Vitamin K plays a key role in helping the blood clot, preventing excessive bleeding. Unlike many other vitamins, vitamin K is not typically used as a dietary supplement.
Vitamin K is actually a group of compounds. The most important of these compounds appears to be vitamin K1 and vitamin K2. Vitamin K1 is obtained from leafy greens and some other vegetables. Vitamin K2 is a group of compounds largely obtained from meats, cheeses, and eggs, and synthesized by bacteria.
Low levels of vitamin K can raise the risk of uncontrolled bleeding. While vitamin K deficiencies are rare in adults, they are very common in newborn infants. A single injection of vitamin K for newborns is standard.
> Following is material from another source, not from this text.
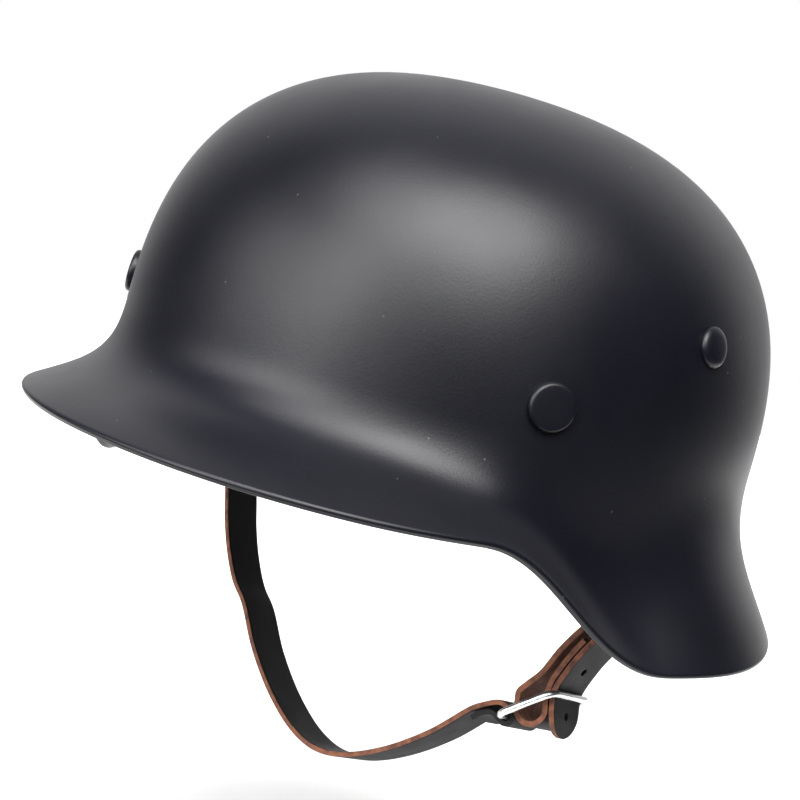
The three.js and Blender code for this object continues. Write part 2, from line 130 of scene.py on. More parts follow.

Vitamin K is also used to counteract an overdose of the blood thinner Coumadin.
While vitamin K deficiencies are uncommon, you may be at higher risk if you:
Have a disease that affects absorption in the digestive tract, such as Crohn’s disease or active celiac disease
Take drugs that interfere with vitamin K absorption
Are severely malnourished
Drink alcohol heavily
In these cases, a health care provider might suggest vitamin K supplements.
Uses of vitamin K for cancer, for the symptoms of morning sickness, for the removal of spider veins, and for other conditions are unproven.